Enttäuschend verlief der Liederabend von Christine Schäfer, die Lieder von Johannes Brahms und Richard Strauss recht kühl und routiniert ablieferte. Ernüchterung auch bei dem heiß erwarteten Klavierabend von Rafal Blechacz, Preisträger des Chopin-Wettbewerbes Warschau 2005. Die Chopin-Wiedergaben des jungen Polen waren erwartungsgemäß in Ordnung, wenn auch nicht weltbewegend, aber für Bach und Beethoven fehlte noch so ziemlich alles, was die Großen auszeichnet. Bleibt zu hoffen, dass das noch kommt, oder man macht aus dem 27-Jährigen viel zu früh einen Weltstar.
Ist man bei diesem jungen Mann eher unsicher, was werden wird, so glänzte ein Zwanzigjähriger mit überragender Einfühlung und Klangfarbe: Kit Armstrong, der den fabelhaften Bariton Andreas Wolf begleitete. Interpretatorisch völlig unangemessen war leider Eva Mei, die mit ihren Sängerkollegen weder für die Musik von Gioacchino Rossini noch für die von Luigi Gordigiani einen angemessenen (Salon)Ton fand. Die formidable Wiedergabe von Mozarts „Lucio Silla“ mit den Musiciens du Louvre unter Marc Minkowski – eine Kooperation mit den Festspielen Salzburg – mit durchweg hinreißenden Sängern machte die Praxis des Musikfestes, ein paar konventionelle Gesten und Gänge um das Orchester herum als „halbszenisch“ zu bezeichnen, erneut zum künstlerischen Problem.
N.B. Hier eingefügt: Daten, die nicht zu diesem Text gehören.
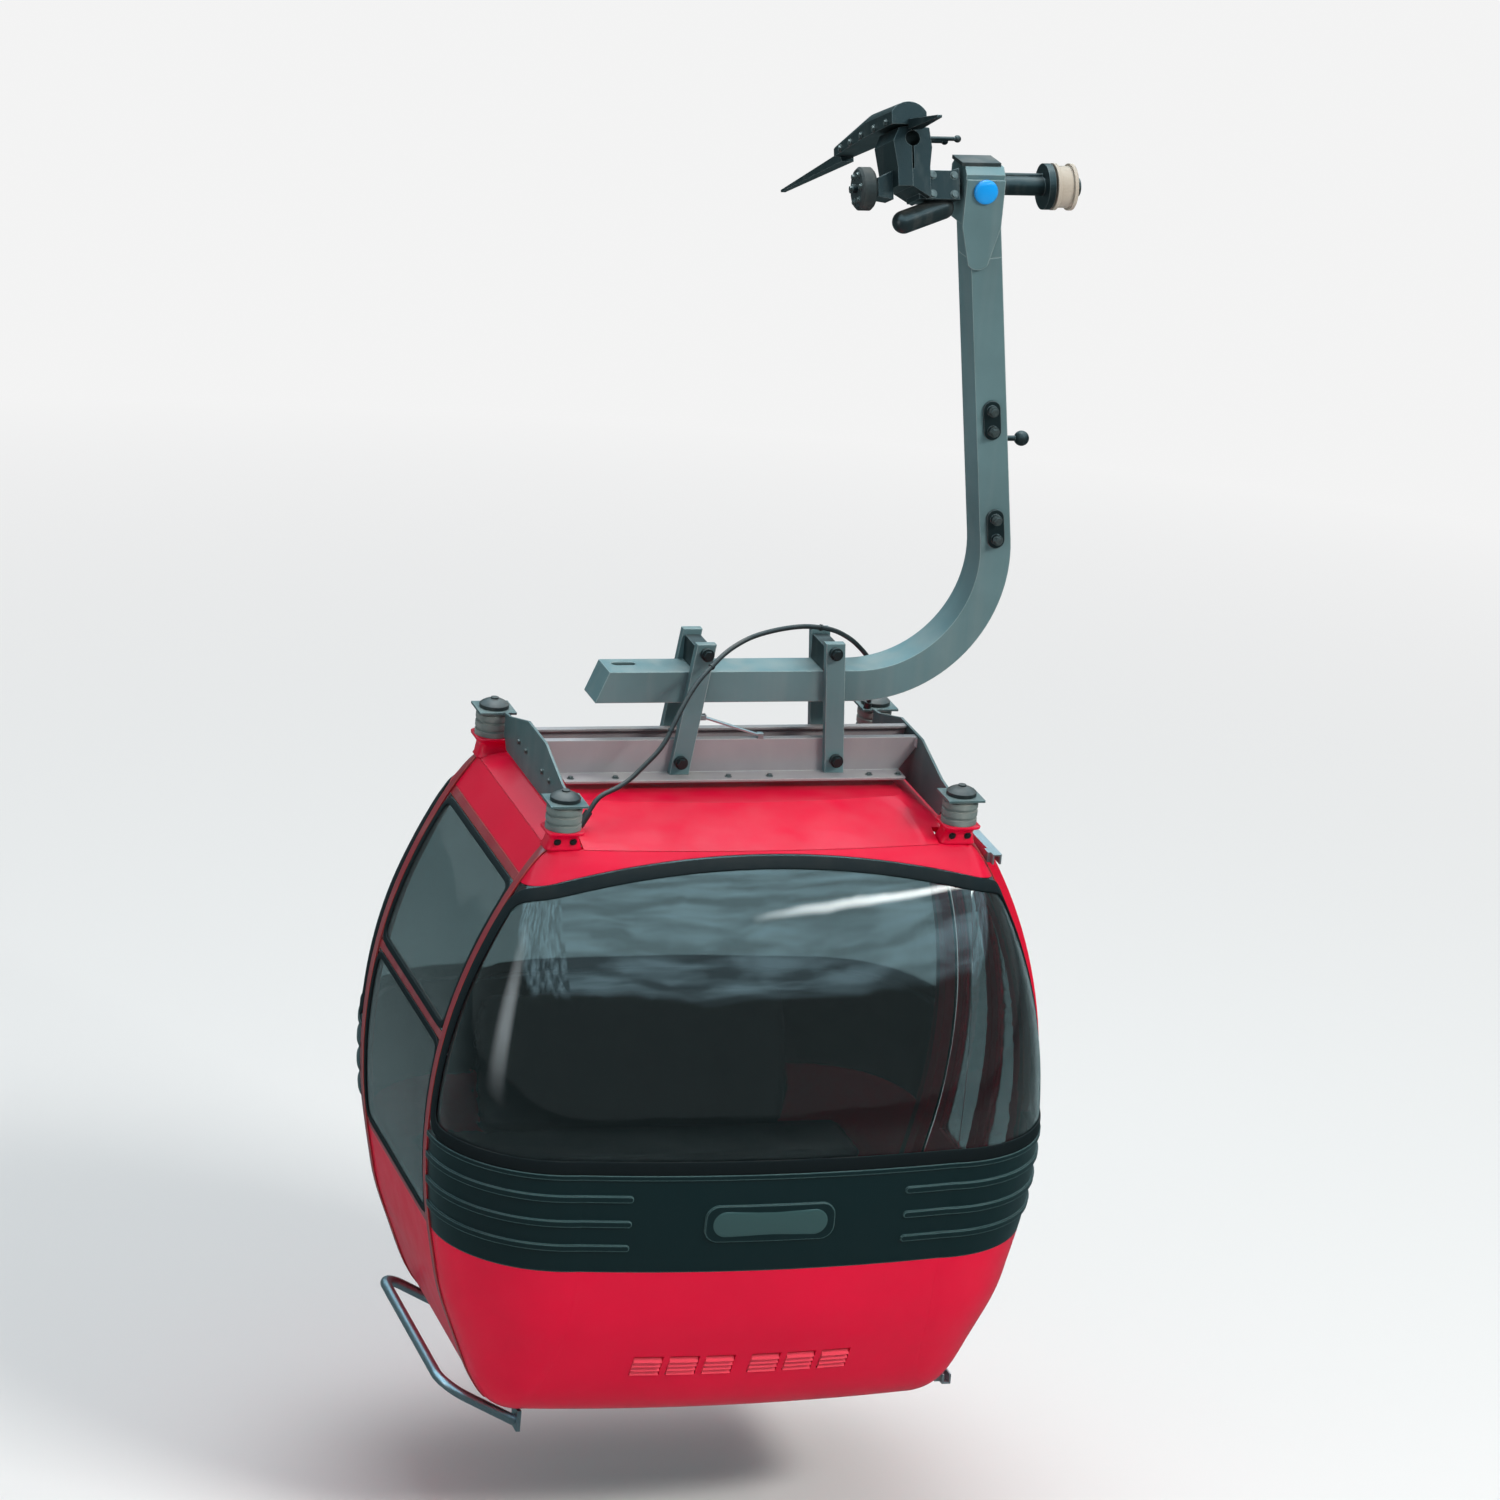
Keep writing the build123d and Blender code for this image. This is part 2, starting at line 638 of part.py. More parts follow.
def make_controls():
    top_x, foot_x = links[0]
    start_y, start_z = pull_rod_start
    bar_slope = (top_x - foot_x) / (link_top_z + link_end - channel_low_z - frame_sheet)
    bar_x = top_x - (link_top_z + link_end - start_z - lug / 2) * bar_slope + link_width / 2
    start = Vector(bar_x + lug / 2 + seat_gap, start_y, start_z)
    finish = Vector(*pull_rod_end, channel_top_z + lug / 2)
    rod_axis = Plane(origin=(start + finish) / 2, z_dir=finish - start)
    length = (finish - start).length
    pull_rod = rod_axis * Cylinder(pull_rod_radius, length)
    for end in (start, finish):
        pull_rod += Pos(end.X, end.Y, end.Z) * Box(lug, lug, lug)
    yield "pull_rod", pull_rod
    radii = cable_arcs(cable_route)
    print("cable bends", [round(radius) for radius in radii])
    route = FilletPolyline(*cable_route, radius=radii)
    yield "control_cable", sweep(Plane(origin=route @ 0, z_dir=route % 0) * Circle(cable_radius), path=route)
    root = Plane(origin=route @ 0, z_dir=route % 0) * Pos(0, 0, -gland_length / 2) * Cylinder(gland_radius, gland_length)
    root -= Pos(0, 0, panel_gap) * roof_solid(0)
    end = Plane(origin=route @ 1, z_dir=route % 1) * Pos(0, 0, gland_length / 2) * Cylinder(gland_radius, gland_length)
    end -= block(-far, far, -far, far, 0, damper_top_z + frame_sheet)
    yield "cable_glands", Compound([root.solids().sort_by(Axis.Z)[-1], end])


# Hanger

bend_end = (bend_start_x + bend_radius * cos(radians(arm_lean)), beam_z + bend_radius * (1 + sin(radians(arm_lean))))


def arm_x(z):
    """The arm's axis at a height."""
    return bend_end[0] - (z - bend_end[1]) * tan(radians(arm_lean))


def tube(width, depth):
    top_z = pivot_z - head_radius
    level_part = Line((beam_left_x, 0, beam_z), (bend_start_x, 0, beam_z))
    turn = 90 + arm_lean
    mid = radians(turn / 2)
    arc = ThreePointArc((bend_start_x, 0, beam_z),
                        (bend_start_x + bend_radius * sin(mid), 0, beam_z + bend_radius * (1 - cos(mid))),
                        (bend_end[0], 0, bend_end[1]))
    arm = Line((bend_end[0], 0, bend_end[1]), (arm_x(top_z), 0, top_z))
    route = Wire([level_part, arc, arm])
    start = Plane(origin=(beam_left_x, 0, beam_z), x_dir=(0, 1, 0), z_dir=(1, 0, 0))
    return sweep(start * Rectangle(depth, width), path=route)


def on_arm(z):
    """A place on the arm's axis, with its local Z along the arm."""
    return Pos(arm_x(z), 0, z) * Rot(0, -arm_lean, 0)


def make_hanger():
    half = tube_width / 2
    slant = polygon((beam_left_x - 1, beam_z + half + 1), (beam_left_x + beam_cut, beam_z + half + 1),
                    (beam_left_x - 1, beam_z - half))
    hollow = tube(tube_width - 2 * tube_wall, tube_depth - 2 * tube_wall)
    hollow -= Pos(end_plate, 0, 0) * along(slant, -far, far) + block(-far, beam_left_x + end_plate, -far, far, 0, far)
    hanger = tube(tube_width, tube_depth) - hollow - along(slant, -far, far)
    slot_x = beam_left_x + beam_cut + drain_place[0] + drain_slot[0] / 2
    hanger -= Pos(slot_x, drain_place[1], beam_z) * extrude(SlotOverall(*drain_slot), tube_width)
    bore = rod(shaft_radius + running, head_x[0] - 1, head_x[1] + 1, 0, pivot_z)
    top_z, low_z = pivot_z + head_radius, pivot_z - head_drop
    head = across(polygon((-head_radius, low_z), (head_radius, low_z), (head_radius, top_z - head_chamfer),
                          (head_radius - head_chamfer, top_z), (head_chamfer - head_radius, top_z),
                          (-head_radius, top_z - head_chamfer)), *head_x)
    head += on_arm(pivot_z - head_neck) * Box(tube_width, tube_depth, head_neck)
    yield "hanger", hanger - head
    yield "hanger_head", head - bore
    lid_y = head_radius - head_chamfer
    yield "head_lid", block(head_x[0] - lid_overhang, head_x[1] - lid_overhang, -lid_y, lid_y, top_z,
                            top_z + lid_thickness)
    middle = (head_x[0] + head_x[1]) / 2
    half = (head_x[1] - head_x[0]) / 2
    tip_z = shield_tip_z - pivot_z
    side_z, low_z = (tip_z * share for share in shield_taper)
    tip = half * shield_tip
    shield = Pos(middle, 0, pivot_z) * along(make_face([
        ThreePointArc((-tip, low_z), (0, tip_z), (tip, low_z)),
        Polyline((tip, low_z), (half, side_z), (half, head_radius / 2), (-half, head_radius / 2), (-half, side_z),
                 (-tip, low_z)),
    ]), -head_radius - shield_sheet, -head_radius)
    yield "head_shield", shield
    length, width, thickness = arm_plate
    face_y = -tube_depth / 2
    plates = []
    for z in arm_plate_z:
        plate = Pos(0, face_y, 0) * Rot(90, 0, 0) * extrude(SlotOverall(length, width, rotation=90), thickness)
        for dz in (-arm_bolt_pitch / 2, arm_bolt_pitch / 2):
            plate += pin(arm_bolt_radius, 0, face_y - thickness - bolt_head, face_y - thickness, dz)
        plates.append(on_arm(z) * plate)
    yield "arm_plates", Compound(plates)
    reach = arm_x(stub_z) + tube_width / 2 / cos(radians(arm_lean))
    stub = rod(stub_radius, reach - tube_wall, reach + stub_length, 0, stub_z)
    stub += Pos(reach + stub_length + ball_radius / 3, 0, stub_z) * Sphere(ball_radius)
    yield "arm_stub", stub - on_arm(stub_z) * Box(tube_width, tube_depth, 4 * ball_radius)
    cap_y = -head_radius - shield_sheet
    yield "blue_cap", pin(blue_cap_radius, middle, cap_y - blue_cap_height, cap_y, pivot_z)


# Grip, level, with the rope along Y through the origin

def capsule(radius, length):
    return Cylinder(radius, length) + Pos(0, 0, length / 2) * Sphere(radius) + Pos(0, 0, -length / 2) * Sphere(radius)


def hump_section(y, rise, share):
    low, high = (x * share for x in hump_x)
    shoulder = jaw_top + rise * hump_shoulder
    return Plane(origin=(0, y, 0), x_dir=(-1, 0, 0), z_dir=(0, 1, 0)) * make_face([
        Polyline((-low, shoulder), (-low, jaw_top), (-high, jaw_top), (-high, shoulder)),
        ThreePointArc((-high, shoulder), (-(low + high) / 2, jaw_top + rise), (-low, shoulder)),
    ])


def tongue_section(y, width, height):
    low = rope_radius + seat_gap
    return Plane(origin=(0, y, low + height / 2), x_dir=(-1, 0, 0), z_dir=(0, 1, 0)) * Rectangle(width, height)


def make_grip():
    groove = pin(rope_radius + running, 0, -far, far, 0)
    gap = jaw_gap / 2
    neck_z = jaw_split_z + column_swell
    column = along(polygon((gap, jaw_top), (column_width, jaw_top - jaw_crest),
                           (column_width + column_swell, -column_width / 2),
                           (column_width, neck_z), (column_width, casting_low_z), (-gap, jaw_split_z - column_width),
                           (-gap, jaw_split_z), (gap, jaw_split_z)), -jaw_half_length, jaw_half_length)
    arm_high_z = -pivot_drop + shaft_radius + collar
    arm_low_x = casting_x - shaft_radius
    arm = along(polygon((0, jaw_split_z), (arm_low_x, jaw_split_z), (casting_x, arm_high_z),
                        (casting_x, casting_low_z), (0, casting_low_z)), -casting_half_length, casting_half_length)
    arm -= block(-far, column_width / 2, -far, far, -far, far)
    shaft_hole = rod(shaft_radius, column_width / 2, far, 0, -pivot_drop)
    place = Pos(spring_x, 0, spring_z) * Rot(0, 90 - spring_tilt, 0)
    cradle = place * capsule(spring_radius + seat_gap, spring_length)
    yield "grip_body", column + arm - groove - shaft_hole - cradle
    yield "spring_tube", place * capsule(spring_radius, spring_length)
    top_x, foot_x = (jaw_outer_x * share for share in jaw_narrow)
    jaw = along(polygon((-gap, jaw_top), (top_x, jaw_top - jaw_crest), (jaw_outer_x, -column_swell),
                        (foot_x, jaw_split_z), (foot_x, jaw_split_z - column_width),
                        (-gap, jaw_split_z - column_width)), -jaw_half_length, jaw_half_length)
    yield "grip_jaw", jaw - groove - cradle
    lever_x = roller_x + coupling_roller_width / 2 + axle_end / 2
    lever = along(polygon((foot_x, jaw_split_z), (lever_x, -coupling_roller_drop + shaft_radius),
                          (lever_x, -coupling_roller_drop - shaft_radius), (foot_x, casting_low_z)),
                  -lever_width / 2, lever_width / 2)
    axle = rod(axle_radius, roller_x - coupling_roller_width / 2 - axle_end, lever_x, 0, -coupling_roller_drop)
    yield "jaw_lever", lever - cradle + axle
    shaft_end = guide_roller_x - guide_roller_width / 2 - collar_thickness - backing_thickness
    shaft = rod(shaft_radius, column_width / 2, shaft_end, 0, -pivot_drop)
    head_low, head_high = (x - rope_x for x in head_x)
    for x in (head_low - 2 * collar_thickness + panel_gap, head_high + collar_thickness - panel_gap):
        shaft += rod(shaft_radius + collar, x, x + collar_thickness, 0, -pivot_drop)
    shaft += rod(keeper_radius, head_high + 2 * collar_thickness - panel_gap, shaft_end, 0,
                 keeper_radius / 2 + shaft_radius - pivot_drop)
    shaft += rod(backing_radius, shaft_end, shaft_end + backing_thickness, 0, -pivot_drop)
    roller_end = guide_roller_x + guide_roller_width / 2 + axle_end / 2
    shaft += rod(axle_radius, shaft_end, roller_end + axle_end, 0, -pivot_drop)
    shaft += rod(axle_radius + axle_end, roller_end, roller_end + axle_end, 0, -pivot_drop)
    yield "grip_shaft", shaft
    near, middle, end = (hump_section(y, rise, share) for y, rise, share
                         in zip(hump_y, hump_rise, (1, 1, hump_narrow)))
    yield "grip_hump", loft([near, middle], ruled=True) + loft([middle, end], ruled=True)
    tongues = [loft([tongue_section(root_y, *tongue_root), tongue_section(tip_y, *tongue_tip)], ruled=True)
               for root_y, tip_y in zip((hump_y[0], hump_y[-1]), tongue_reach)]
    yield "rope_tongues", Compound(tongues)
    rods = []
    for y, reach in release_rods:
        bar = rod(release_rod_radius, column_width, reach, y, release_rod_z)
        rods.append(bar + Pos(reach, y, release_rod_z) * Sphere(release_knob) - column)
    yield "release_rods", Compound(rods)


def make_rollers():
    z = -coupling_roller_drop
    half = coupling_roller_width / 2
    disc = rod(coupling_roller_radius, roller_x - half, roller_x + half, 0, z)
    disc = chamfer(disc.edges().filter_by(GeomType.CIRCLE), coupling_roller_radius / 9)
    yield "coupling_roller", disc - rod(axle_radius + running, -far, far, 0, z)
    z = -pivot_drop
    half = guide_roller_width / 2
    wheel = rod(guide_roller_radius, guide_roller_x - half, guide_roller_x + half, 0, z)
    for x in (guide_roller_x - half, guide_roller_x + half - guide_roller_lip_width):
        wheel += rod(guide_roller_radius + guide_roller_lip, x, x + guide_roller_lip_width, 0, z)
    yield "guide_roller", wheel - rod(axle_radius + running, -far, far, 0, z)


# Guide rail at floor level

def make_guide():
    route = FilletPolyline((guide_foot_x, -guide_y, guide_foot_z), (guide_x, -guide_y, guide_z),
                           (guide_x, guide_y, guide_z), (guide_foot_x, guide_y, guide_foot_z), radius=guide_bend)
    start = route % 0
    tube_solid = sweep(Plane(origin=route @ 0, z_dir=start) * Circle(guide_tube_radius), path=route)
    tube_solid -= block(guide_foot_x, far, -far, far, -far, far)
    yield "guide_rail", tube_solid
    thickness, half, drop = guide_foot
    feet = []
    for y in (-guide_y, guide_y):
        feet.append(block(guide_foot_x, guide_foot_x + thickness, y - half, y + half, guide_foot_z - drop, body_low_z))
    yield "guide_feet", Compound(feet)


cabin_makers = (make_ends, make_roof, make_posts, make_floor, make_inner_side, make_door_frame, make_leaves,
                make_rails, make_benches, make_dampers, make_roof_frame, make_links, make_controls, make_hanger,
                make_guide)
grip_makers = (make_grip, make_rollers)

for makers, place in ((cabin_makers, hang), (grip_makers, tilt)):
    for make in makers:
        for name, shape in make():
            export_step(place * shape, f"parts/{name}.step")
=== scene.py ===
import math

import bmesh
import bpy
from mathutils import Matrix, Vector
from mathutils.bvhtree import BVHTree


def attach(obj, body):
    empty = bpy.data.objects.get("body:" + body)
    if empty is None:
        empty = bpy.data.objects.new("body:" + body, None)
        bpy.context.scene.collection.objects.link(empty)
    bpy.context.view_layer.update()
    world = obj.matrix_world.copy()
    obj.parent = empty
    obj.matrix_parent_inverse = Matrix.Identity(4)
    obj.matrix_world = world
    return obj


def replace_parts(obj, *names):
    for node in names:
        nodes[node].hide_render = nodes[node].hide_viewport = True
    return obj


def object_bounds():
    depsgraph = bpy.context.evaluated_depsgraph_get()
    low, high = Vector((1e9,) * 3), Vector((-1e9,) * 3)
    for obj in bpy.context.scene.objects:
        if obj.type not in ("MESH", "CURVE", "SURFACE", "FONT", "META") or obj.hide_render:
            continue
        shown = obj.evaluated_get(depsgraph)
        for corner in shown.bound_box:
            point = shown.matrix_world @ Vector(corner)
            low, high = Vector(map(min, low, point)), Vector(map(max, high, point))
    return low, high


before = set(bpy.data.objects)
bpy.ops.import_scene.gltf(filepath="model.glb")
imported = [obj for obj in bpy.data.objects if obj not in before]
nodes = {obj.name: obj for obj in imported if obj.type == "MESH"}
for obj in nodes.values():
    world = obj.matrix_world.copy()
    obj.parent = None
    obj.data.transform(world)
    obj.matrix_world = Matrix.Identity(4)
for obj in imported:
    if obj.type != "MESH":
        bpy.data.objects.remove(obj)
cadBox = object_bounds()
scene = bpy.context.scene
scene.view_settings.view_transform = "Standard"
print("frame loaded:", len(nodes), "nodes")

# The cabin's own axes, in the frame's metres: its sill is at height 0 and its middle at 0, 0
cabinOrigin = Vector((-0.420, -0.0505, -4.0790))
sideways, lengthways, upwards = Vector((1, 0, 0)), Vector((0, 1, 0)), Vector((0, 0, 1))
cabinEnds = (("front", -1), ("rear", 1))

# Camera, where the photograph was taken from, turned to the cabin
camera = {
    "place": (-6.110, -17.373, 4.114),
    "aim": (-0.335, -0.05, -2.02),
    "lean": 5.4,                # degrees that uprights lean to the right
    "lens": 142,                # on a 36 mm sensor
}


def addObject(name, data):
    item = bpy.data.objects.new(name, data)
    scene.collection.objects.link(item)
    return item


def makeCamera(spec):
    data = bpy.data.cameras.new("camera")
    data.lens = spec["lens"]
    item = addObject("camera", data)
    place = Vector(spec["place"])
    look = (Vector(spec["aim"]) - place).to_track_quat("-Z", "Y").to_matrix().to_4x4()
    lean = Matrix.Rotation(math.radians(spec["lean"]), 4, "Z")
    item.matrix_world = Matrix.Translation(place) @ look @ lean
    scene.camera = item


makeCamera(camera)
print("camera placed")


# Small helpers for node trees, for shaders and for geometry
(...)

Dies war auch der Fall in der bejubelten Abschlussveranstaltung durch die Deutsche Kammerphilharmonie unter der Leitung von Paavo Järvi: arg forciert und hoch gepeitscht der revolutionäre Gattenjubel in Beethovens „Fidelio“, wenn auch im Orchester viele wunderbare Details zu hören waren.